# WHAT YOU HAVE TO DO
Reproduce the entries from their first line up to and including the line with "point along X.". Leave out everything after it.

# DATASET
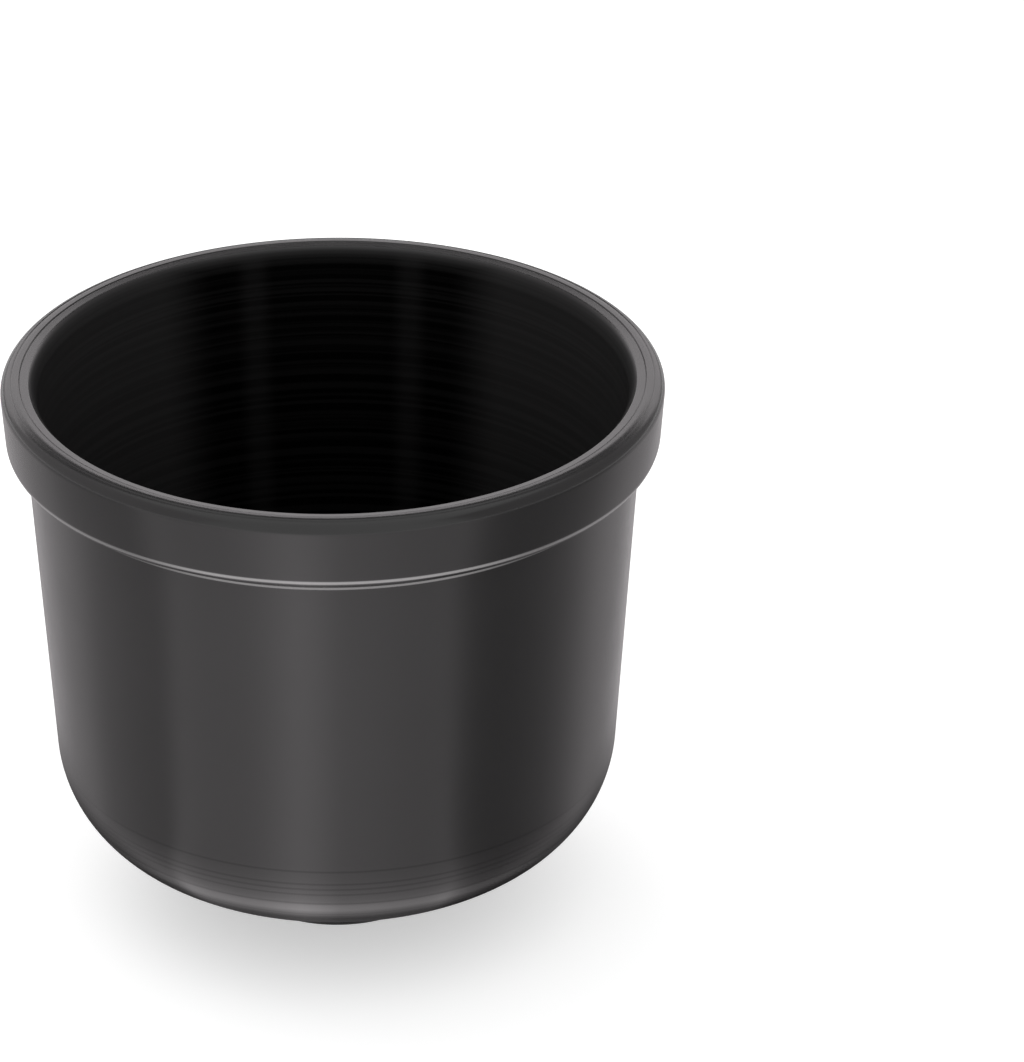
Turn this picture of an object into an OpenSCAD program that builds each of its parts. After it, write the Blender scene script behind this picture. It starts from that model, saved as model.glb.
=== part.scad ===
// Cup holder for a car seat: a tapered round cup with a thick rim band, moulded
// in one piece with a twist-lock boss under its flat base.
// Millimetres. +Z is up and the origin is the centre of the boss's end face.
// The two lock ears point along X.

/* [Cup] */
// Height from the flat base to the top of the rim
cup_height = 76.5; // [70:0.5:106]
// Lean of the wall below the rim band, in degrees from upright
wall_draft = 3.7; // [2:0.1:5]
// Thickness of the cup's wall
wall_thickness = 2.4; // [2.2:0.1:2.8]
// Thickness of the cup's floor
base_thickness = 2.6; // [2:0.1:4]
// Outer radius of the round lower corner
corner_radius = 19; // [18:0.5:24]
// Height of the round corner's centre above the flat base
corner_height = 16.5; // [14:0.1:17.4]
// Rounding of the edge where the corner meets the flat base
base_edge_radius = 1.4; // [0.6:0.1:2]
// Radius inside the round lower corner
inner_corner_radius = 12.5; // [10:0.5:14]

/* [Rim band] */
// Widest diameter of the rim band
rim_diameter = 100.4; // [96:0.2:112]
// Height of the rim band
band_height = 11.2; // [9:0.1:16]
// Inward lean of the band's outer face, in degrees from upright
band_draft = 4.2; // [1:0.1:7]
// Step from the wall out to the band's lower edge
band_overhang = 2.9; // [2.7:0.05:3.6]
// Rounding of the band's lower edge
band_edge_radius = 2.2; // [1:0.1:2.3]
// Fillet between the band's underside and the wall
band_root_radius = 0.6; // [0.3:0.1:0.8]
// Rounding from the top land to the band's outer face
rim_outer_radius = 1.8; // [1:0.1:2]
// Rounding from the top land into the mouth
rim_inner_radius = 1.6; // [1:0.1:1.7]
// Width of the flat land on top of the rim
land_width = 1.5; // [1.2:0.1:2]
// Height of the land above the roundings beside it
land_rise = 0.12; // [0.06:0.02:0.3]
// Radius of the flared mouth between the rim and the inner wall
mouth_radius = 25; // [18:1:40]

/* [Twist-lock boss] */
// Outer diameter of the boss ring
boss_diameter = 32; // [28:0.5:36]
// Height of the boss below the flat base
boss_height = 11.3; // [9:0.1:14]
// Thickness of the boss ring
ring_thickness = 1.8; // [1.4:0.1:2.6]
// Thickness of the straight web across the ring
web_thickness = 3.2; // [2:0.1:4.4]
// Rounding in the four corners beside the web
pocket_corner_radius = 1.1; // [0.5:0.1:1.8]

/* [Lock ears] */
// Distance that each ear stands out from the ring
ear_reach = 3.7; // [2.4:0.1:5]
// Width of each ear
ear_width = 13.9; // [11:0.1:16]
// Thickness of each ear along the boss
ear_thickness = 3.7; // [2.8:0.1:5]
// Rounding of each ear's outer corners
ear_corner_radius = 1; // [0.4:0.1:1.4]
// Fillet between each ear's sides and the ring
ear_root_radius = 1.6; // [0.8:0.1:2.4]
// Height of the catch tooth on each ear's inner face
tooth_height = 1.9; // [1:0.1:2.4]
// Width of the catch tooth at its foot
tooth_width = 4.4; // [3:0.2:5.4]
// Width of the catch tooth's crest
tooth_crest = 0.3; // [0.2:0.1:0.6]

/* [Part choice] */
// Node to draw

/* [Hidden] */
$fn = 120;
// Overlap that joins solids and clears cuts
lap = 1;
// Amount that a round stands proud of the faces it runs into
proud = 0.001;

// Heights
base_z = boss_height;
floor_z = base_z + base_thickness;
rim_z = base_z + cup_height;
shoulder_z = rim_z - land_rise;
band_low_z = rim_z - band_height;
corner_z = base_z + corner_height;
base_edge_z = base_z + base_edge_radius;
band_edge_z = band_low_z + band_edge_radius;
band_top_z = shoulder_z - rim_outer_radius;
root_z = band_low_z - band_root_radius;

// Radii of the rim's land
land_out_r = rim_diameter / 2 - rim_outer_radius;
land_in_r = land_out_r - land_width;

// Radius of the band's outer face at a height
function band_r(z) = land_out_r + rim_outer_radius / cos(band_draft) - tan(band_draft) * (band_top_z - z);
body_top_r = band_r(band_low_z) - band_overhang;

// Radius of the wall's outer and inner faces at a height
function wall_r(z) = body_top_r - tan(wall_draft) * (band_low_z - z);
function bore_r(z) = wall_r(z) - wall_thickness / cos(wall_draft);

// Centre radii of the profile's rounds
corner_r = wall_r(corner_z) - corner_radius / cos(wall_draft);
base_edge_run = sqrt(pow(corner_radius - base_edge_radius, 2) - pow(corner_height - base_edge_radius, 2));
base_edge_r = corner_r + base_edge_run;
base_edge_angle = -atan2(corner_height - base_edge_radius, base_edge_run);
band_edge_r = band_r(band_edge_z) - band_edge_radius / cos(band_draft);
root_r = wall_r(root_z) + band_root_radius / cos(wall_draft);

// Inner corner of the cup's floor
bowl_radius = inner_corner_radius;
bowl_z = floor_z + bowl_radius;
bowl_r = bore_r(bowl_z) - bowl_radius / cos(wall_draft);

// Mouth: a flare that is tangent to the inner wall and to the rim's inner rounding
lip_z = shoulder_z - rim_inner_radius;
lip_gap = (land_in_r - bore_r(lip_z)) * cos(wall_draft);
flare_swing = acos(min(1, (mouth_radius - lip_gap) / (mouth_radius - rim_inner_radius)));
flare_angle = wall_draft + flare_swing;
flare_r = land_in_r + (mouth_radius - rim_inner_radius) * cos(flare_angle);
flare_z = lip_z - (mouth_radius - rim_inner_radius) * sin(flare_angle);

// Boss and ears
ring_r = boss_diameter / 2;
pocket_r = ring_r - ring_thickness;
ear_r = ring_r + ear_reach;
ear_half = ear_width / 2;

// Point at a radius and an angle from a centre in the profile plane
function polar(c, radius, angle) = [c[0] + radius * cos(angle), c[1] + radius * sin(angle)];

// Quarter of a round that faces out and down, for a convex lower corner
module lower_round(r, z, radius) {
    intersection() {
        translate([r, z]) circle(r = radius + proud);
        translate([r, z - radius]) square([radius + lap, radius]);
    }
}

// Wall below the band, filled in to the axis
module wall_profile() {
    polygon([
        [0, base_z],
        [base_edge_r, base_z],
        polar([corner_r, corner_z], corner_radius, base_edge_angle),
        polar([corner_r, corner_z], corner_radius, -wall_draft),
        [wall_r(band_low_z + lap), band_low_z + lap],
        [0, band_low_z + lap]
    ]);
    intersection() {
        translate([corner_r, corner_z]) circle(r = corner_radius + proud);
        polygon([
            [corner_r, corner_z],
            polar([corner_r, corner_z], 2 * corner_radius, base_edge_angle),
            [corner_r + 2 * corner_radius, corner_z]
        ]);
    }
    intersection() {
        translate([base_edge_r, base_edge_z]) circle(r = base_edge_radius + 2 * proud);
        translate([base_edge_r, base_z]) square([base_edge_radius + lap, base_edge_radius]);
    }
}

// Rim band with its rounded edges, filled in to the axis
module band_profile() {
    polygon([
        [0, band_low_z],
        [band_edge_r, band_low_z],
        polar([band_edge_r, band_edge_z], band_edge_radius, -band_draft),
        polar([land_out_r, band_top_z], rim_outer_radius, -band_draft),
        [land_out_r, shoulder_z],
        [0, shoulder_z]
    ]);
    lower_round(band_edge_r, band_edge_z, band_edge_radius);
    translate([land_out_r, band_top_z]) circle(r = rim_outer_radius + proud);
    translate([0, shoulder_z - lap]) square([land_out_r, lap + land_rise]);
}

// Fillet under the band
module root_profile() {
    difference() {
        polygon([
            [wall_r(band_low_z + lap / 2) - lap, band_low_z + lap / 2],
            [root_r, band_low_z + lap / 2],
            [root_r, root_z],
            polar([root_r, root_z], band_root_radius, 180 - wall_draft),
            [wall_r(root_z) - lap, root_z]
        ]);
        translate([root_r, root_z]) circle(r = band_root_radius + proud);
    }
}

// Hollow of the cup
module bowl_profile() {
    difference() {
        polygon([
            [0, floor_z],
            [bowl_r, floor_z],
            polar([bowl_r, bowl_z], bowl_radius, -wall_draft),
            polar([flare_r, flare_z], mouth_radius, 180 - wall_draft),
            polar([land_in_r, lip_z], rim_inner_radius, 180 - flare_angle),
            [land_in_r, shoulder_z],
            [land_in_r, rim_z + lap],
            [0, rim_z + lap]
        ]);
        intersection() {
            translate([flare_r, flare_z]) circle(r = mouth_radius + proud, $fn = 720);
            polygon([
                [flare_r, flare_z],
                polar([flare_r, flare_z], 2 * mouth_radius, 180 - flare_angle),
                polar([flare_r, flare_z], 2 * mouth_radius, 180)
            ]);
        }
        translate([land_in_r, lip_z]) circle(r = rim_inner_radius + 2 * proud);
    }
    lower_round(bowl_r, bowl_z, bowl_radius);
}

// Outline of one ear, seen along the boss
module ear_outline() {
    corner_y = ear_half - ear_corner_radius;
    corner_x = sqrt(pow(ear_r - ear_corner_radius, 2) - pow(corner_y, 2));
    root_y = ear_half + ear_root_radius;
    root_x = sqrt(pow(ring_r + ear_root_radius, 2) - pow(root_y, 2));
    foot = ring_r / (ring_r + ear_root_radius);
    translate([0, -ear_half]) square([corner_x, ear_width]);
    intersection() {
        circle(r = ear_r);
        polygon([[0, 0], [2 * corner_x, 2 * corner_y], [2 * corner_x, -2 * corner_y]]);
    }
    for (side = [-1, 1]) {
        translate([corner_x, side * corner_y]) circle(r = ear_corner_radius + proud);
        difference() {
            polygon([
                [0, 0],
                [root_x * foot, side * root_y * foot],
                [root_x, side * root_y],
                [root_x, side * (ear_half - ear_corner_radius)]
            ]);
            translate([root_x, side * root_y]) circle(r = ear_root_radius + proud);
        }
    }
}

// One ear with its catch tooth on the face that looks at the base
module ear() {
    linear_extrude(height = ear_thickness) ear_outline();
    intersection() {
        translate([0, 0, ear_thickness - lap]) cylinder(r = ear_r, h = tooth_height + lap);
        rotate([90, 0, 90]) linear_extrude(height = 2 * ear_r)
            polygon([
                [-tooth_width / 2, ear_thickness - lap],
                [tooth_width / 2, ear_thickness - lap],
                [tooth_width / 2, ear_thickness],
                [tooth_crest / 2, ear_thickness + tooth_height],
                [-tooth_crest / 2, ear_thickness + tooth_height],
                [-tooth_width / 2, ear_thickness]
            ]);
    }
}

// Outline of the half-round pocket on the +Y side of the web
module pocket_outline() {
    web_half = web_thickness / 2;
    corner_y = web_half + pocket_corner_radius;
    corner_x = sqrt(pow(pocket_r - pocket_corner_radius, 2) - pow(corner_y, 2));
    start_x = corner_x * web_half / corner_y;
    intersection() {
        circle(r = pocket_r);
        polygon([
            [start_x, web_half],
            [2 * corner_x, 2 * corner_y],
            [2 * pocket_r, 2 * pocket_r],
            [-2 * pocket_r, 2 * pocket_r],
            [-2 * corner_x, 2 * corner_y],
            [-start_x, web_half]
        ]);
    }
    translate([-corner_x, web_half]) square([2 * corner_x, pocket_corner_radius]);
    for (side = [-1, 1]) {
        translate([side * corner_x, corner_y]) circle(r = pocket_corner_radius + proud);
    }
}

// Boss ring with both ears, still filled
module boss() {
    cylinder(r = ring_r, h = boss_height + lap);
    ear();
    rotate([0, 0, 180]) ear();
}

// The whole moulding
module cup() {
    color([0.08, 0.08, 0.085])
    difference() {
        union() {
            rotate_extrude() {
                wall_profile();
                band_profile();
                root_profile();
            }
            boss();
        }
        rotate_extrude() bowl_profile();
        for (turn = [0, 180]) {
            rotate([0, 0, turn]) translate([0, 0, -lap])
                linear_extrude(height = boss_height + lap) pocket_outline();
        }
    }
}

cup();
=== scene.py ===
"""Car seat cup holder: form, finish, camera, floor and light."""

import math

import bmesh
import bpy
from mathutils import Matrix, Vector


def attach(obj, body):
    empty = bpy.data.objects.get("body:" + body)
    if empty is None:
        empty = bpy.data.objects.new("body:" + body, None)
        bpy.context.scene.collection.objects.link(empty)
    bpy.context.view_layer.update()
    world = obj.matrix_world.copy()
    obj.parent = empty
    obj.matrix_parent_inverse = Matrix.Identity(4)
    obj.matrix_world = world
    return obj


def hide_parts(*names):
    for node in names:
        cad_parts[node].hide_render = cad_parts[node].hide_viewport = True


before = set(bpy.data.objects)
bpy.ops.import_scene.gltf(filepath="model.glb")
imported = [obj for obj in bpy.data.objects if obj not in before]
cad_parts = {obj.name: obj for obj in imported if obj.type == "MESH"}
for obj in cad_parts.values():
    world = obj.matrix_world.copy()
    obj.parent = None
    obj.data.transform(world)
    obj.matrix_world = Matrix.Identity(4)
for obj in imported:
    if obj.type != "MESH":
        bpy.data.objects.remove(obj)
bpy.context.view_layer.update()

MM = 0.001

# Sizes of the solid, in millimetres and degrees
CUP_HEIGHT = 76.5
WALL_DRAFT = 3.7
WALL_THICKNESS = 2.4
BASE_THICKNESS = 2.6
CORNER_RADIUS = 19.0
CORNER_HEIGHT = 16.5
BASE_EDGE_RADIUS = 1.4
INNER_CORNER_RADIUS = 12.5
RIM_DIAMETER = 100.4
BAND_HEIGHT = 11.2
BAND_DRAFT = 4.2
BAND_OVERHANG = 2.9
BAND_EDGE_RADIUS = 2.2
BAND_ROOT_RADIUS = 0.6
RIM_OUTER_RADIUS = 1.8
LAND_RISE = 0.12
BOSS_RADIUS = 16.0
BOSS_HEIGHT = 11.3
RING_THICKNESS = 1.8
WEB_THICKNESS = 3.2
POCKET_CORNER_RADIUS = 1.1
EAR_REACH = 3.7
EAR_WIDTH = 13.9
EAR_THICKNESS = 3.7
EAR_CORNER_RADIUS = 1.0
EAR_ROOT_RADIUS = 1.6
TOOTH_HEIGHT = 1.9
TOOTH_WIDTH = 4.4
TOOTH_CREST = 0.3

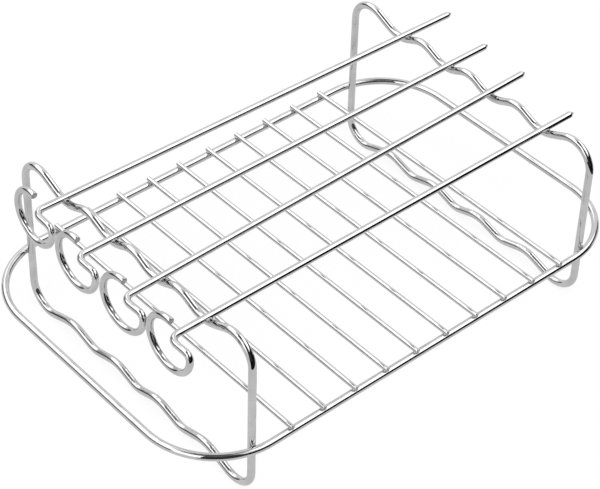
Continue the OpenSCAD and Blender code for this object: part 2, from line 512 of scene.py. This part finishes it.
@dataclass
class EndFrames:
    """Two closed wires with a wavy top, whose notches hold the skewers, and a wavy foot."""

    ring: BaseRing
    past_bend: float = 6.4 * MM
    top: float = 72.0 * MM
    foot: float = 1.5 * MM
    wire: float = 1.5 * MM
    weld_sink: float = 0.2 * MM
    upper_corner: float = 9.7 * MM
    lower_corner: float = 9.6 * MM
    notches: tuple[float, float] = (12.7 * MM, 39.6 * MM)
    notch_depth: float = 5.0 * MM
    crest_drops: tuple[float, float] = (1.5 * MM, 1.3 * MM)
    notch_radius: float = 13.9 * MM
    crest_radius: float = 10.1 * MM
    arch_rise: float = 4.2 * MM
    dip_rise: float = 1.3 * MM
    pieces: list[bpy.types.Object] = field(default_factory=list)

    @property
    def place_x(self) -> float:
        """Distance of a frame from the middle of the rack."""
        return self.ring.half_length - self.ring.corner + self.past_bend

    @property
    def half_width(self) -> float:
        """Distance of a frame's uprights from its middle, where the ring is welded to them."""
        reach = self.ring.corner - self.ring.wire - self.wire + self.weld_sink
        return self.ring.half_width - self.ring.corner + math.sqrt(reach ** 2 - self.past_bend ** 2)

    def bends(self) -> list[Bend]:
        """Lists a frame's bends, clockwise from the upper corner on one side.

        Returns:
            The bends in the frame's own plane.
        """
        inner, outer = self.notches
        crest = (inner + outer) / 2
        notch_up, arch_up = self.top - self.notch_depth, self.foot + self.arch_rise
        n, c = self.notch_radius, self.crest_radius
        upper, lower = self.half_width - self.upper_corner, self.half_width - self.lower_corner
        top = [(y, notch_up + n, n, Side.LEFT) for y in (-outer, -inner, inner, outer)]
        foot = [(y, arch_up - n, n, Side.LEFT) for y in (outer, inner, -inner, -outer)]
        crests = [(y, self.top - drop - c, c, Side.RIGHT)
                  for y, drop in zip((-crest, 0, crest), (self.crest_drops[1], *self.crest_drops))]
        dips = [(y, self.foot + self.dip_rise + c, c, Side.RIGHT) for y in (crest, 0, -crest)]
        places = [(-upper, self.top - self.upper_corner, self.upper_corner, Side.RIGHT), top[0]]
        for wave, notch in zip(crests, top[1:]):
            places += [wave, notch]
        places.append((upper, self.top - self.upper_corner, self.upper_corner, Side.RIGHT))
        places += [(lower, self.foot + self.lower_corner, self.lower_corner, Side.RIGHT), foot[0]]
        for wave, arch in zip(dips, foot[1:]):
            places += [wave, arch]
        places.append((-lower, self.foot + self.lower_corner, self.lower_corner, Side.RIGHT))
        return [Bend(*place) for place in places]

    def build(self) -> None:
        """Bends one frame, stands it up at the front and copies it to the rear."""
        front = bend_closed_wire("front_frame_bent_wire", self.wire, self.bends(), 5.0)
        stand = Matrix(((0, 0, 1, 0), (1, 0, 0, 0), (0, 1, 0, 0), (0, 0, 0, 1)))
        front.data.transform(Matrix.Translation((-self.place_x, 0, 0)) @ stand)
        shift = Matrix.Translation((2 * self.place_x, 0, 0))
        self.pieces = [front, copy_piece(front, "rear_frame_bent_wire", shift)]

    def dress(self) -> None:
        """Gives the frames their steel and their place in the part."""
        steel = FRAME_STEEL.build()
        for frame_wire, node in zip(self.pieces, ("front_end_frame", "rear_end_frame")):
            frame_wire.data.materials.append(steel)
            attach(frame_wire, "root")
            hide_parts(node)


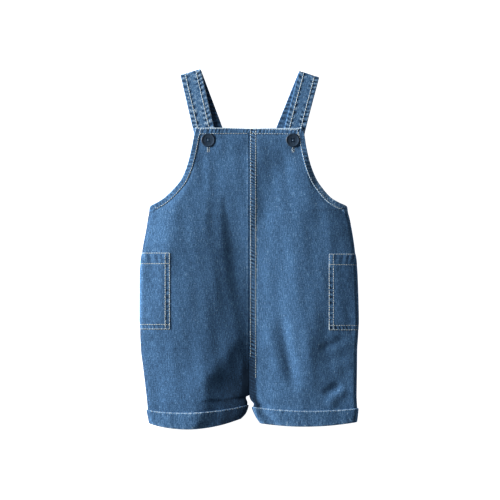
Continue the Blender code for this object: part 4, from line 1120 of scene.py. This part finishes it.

# WRITTEN SOLUTION
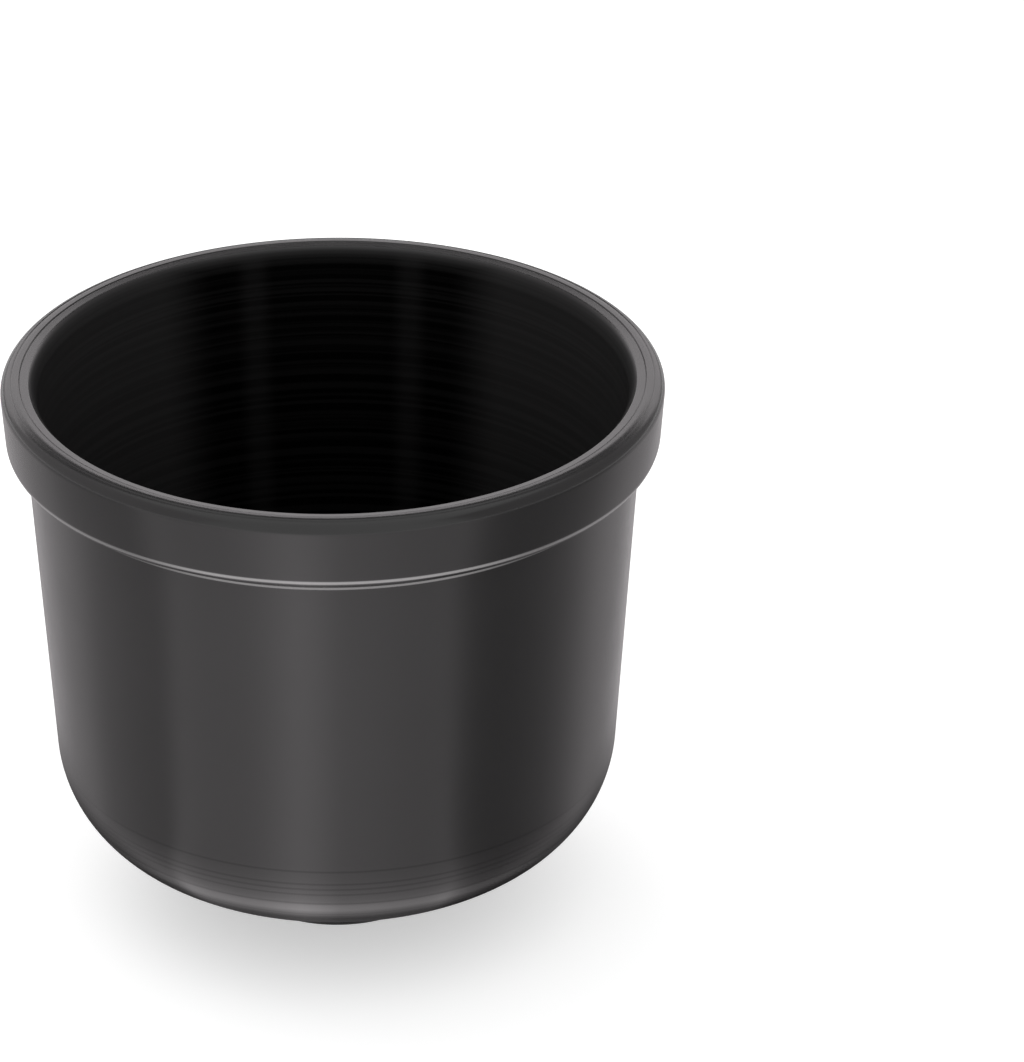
Turn this picture of an object into an OpenSCAD program that builds each of its parts. After it, write the Blender scene script behind this picture. It starts from that model, saved as model.glb.
=== part.scad ===
// Cup holder for a car seat: a tapered round cup with a thick rim band, moulded
// in one piece with a twist-lock boss under its flat base.
// Millimetres. +Z is up and the origin is the centre of the boss's end face.
// The two lock ears point along X.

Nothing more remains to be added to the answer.